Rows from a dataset
***

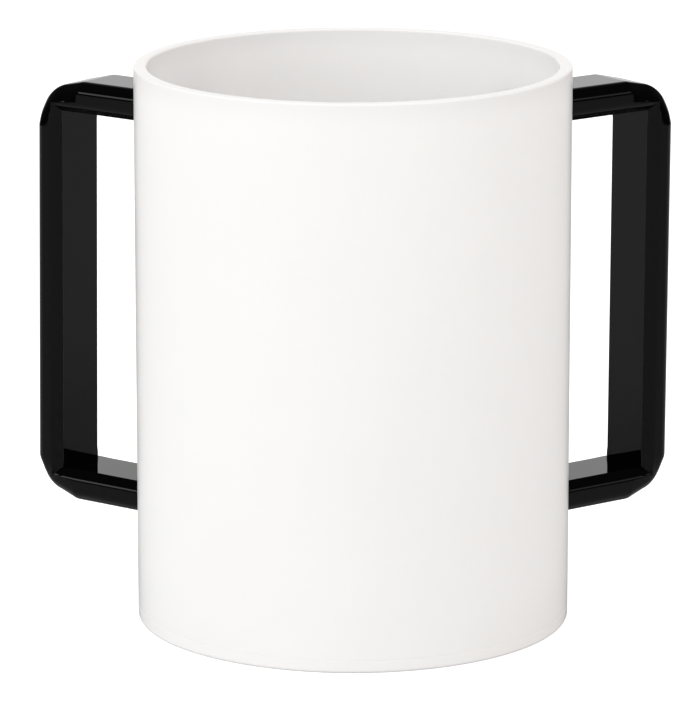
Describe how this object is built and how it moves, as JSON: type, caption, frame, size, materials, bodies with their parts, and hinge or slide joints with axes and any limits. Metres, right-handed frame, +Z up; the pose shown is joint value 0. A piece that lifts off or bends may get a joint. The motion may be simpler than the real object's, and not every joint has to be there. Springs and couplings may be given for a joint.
{
  "type": "two-handled washing cup",
  "caption": "Straight round cup with two square handles swept back from its sides, for pouring water over the hands in ritual hand washing.",
  "frame": {"origin": "on the axis of the cup, at the underside of its base disc, which it stands on", "axes": "+Z up along the axis of the cup towards the rim; +X to the right handle as seen from the front; +Y to the back, the way both handles are swept"},
  "size_m": [0.1514, 0.1076, 0.1296],
  "materials": {
    "white_acrylic": "polished opal white acrylic",
    "black_acrylic": "polished opaque black acrylic"
  },
  "bodies": {
    "root": {"cup_tube": "white_acrylic", "base_disc": "white_acrylic", "left_handle": "black_acrylic", "right_handle": "black_acrylic"}
  },
  "joints": []
}
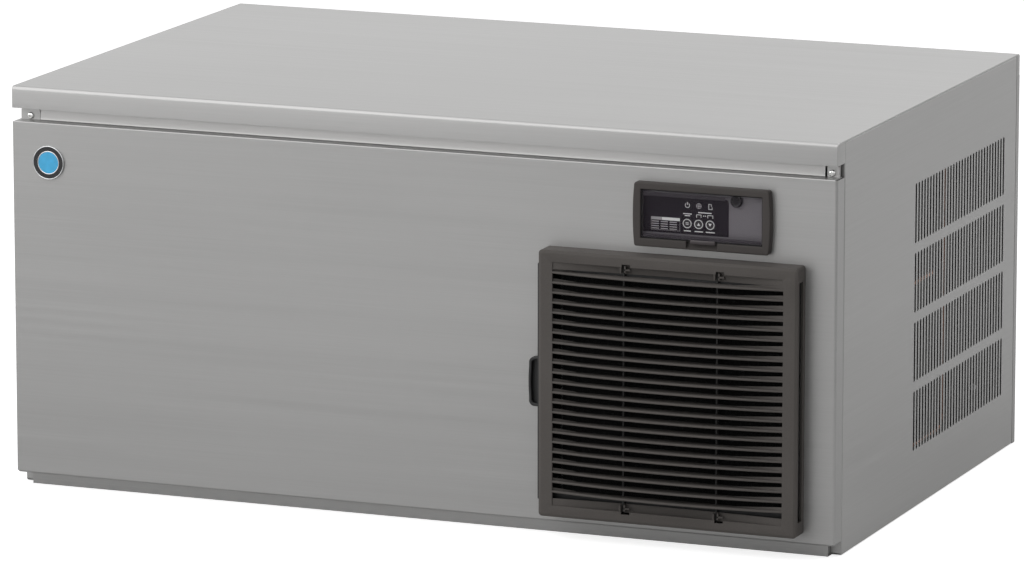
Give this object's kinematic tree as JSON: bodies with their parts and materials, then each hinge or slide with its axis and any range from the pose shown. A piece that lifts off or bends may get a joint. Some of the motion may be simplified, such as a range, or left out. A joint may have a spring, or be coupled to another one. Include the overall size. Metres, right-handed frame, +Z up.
{
  "type": "modular ice cube machine",
  "caption": "Low wide stainless ice machine head with a bowed grey louvre, slide-out air filter, hinged control window and tilting water plate inside.",
  "frame": {"origin": "centre of the footprint at the underside of the base", "axes": "+Z up, +X to the right seen from the front, the front with the louvre faces -Y"},
  "size_m": [1.084, 0.762, 0.507],
  "materials": {
    "brushed_stainless": "fine brushed stainless steel",
    "galvanised_steel": "galvanised sheet",
    "inner_stainless": "plain stainless steel",
    "louvre_grey": "satin moulded plastic, warm dark grey",
    "bezel_grey": "satin moulded plastic, warm dark grey",
    "filter_black": "satin black plastic",
    "smoked_clear": "clear smoked plastic",
    "panel_print": "printed panel, dark violet grey",
    "button_black": "satin black plastic",
    "badge_chrome": "bright metal ring",
    "circuit_board": "lacquered circuit board",
    "white_plastic": "moulded white plastic",
    "copper": "bare copper",
    "black_plastic": "satin black plastic",
    "fan_grey": "moulded grey plastic",
    "black_enamel": "black enamel",
    "rubber": "black rubber",
    "aluminium_fins": "plain aluminium fins",
    "brass": "plain brass"
  },
  "bodies": {
    "body": {"top_panel": "brushed_stainless", "left_side_panel": "brushed_stainless", "right_side_panel": "brushed_stainless", "front_panel": "brushed_stainless", "front_rail": "brushed_stainless", "front_screw_left": "brushed_stainless", "front_screw_right": "brushed_stainless", "base_pan": "galvanised_steel", "rear_panel": "galvanised_steel", "control_box": "galvanised_steel", "fan_shroud": "galvanised_steel", "motor_bracket": "galvanised_steel", "front_hanger_bar": "inner_stainless", "rear_hanger_bar": "inner_stainless", "pivot_shaft": "inner_stainless", "louvre": "louvre_grey", "control_bezel": "bezel_grey", "control_plate": "panel_print", "panel_plug": "button_black", "badge": "badge_chrome", "circuit_board": "circuit_board", "ice_liner": "white_plastic", "inner_cover": "white_plastic", "ice_chute": "white_plastic", "drain_pan": "white_plastic", "drain_outlet": "white_plastic", "water_valve": "white_plastic", "evaporator": "copper", "evaporator_coil": "copper", "discharge_pipe": "copper", "liquid_pipe": "copper", "suction_pipe": "copper", "feed_pipe": "copper", "filter_drier": "copper", "cable_gland": "black_plastic", "compressor": "black_enamel", "fan_motor": "black_enamel", "actuator_motor": "black_enamel", "grommet_1": "rubber", "grommet_2": "rubber", "grommet_3": "rubber", "grommet_4": "rubber", "condenser": "aluminium_fins", "water_inlet": "brass"},
    "filter": {"air_filter": "filter_black", "filter_screen": "filter_black"},
    "cover": {"control_cover": "smoked_clear"},
    "reset": {"reset_button": "button_black"},
    "up": {"up_button": "button_black"},
    "down": {"down_button": "button_black"},
    "fan": {"fan_blade": "fan_grey"},
    "plate": {"water_plate": "white_plastic", "water_tank": "white_plastic", "circulation_pump": "black_plastic", "plate_spring_left": "inner_stainless", "plate_spring_right": "inner_stainless"},
    "cam": {"cam_shaft": "inner_stainless", "cam_arm_left": "galvanised_steel", "cam_arm_right": "galvanised_steel"}
  },
  "joints": [
    {"name": "filter_slide", "type": "slide", "parent": "body", "child": "filter", "axis": [-1, 0, 0], "range_m": [0, 0.33]},
    {"name": "cover_hinge", "type": "hinge", "parent": "body", "child": "cover", "pos_m": [0.3737, -0.34988, 0.4358], "axis": [-1, 0, 0], "range_deg": [0, 100]},
    {"name": "reset_press", "type": "slide", "parent": "body", "child": "reset", "axis": [0, 1, 0], "range_m": [0, 0.0008], "stiffness_N_per_m": 800},
    {"name": "up_press", "type": "slide", "parent": "body", "child": "up", "axis": [0, 1, 0], "range_m": [0, 0.0008], "stiffness_N_per_m": 800},
    {"name": "down_press", "type": "slide", "parent": "body", "child": "down", "axis": [0, 1, 0], "range_m": [0, 0.0008], "stiffness_N_per_m": 800},
    {"name": "fan_spin", "type": "hinge", "parent": "body", "child": "fan", "pos_m": [0.335, -0.2517, 0.192], "axis": [0, 1, 0], "continuous": true},
    {"name": "plate_tilt", "type": "hinge", "parent": "body", "child": "plate", "pos_m": [-0.478, 0.104, 0.372], "axis": [1, 0, 0], "range_deg": [0, 22], "deforming": ["plate_spring_left", "plate_spring_right"]},
    {"name": "cam_turn", "type": "hinge", "parent": "body", "child": "cam", "pos_m": [-0.5117, -0.256, 0.402], "axis": [1, 0, 0], "range_deg": [0, 150]}
  ],
  "couplings": [
    {"joint": "cam_turn", "follows": "plate_tilt", "ratio": 6.818}
  ]
}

***

### Task goal
Copy out all lines from the material above that contain the string "their".

### Complete output
Describe how this object is built and how it moves, as JSON: type, caption, frame, size, materials, bodies with their parts, and hinge or slide joints with axes and any limits. Metres, right-handed frame, +Z up; the pose shown is joint value 0. A piece that lifts off or bends may get a joint. The motion may be simpler than the real object's, and not every joint has to be there. Springs and couplings may be given for a joint.
Give this object's kinematic tree as JSON: bodies with their parts and materials, then each hinge or slide with its axis and any range from the pose shown. A piece that lifts off or bends may get a joint. Some of the motion may be simplified, such as a range, or left out. A joint may have a spring, or be coupled to another one. Include the overall size. Metres, right-handed frame, +Z up.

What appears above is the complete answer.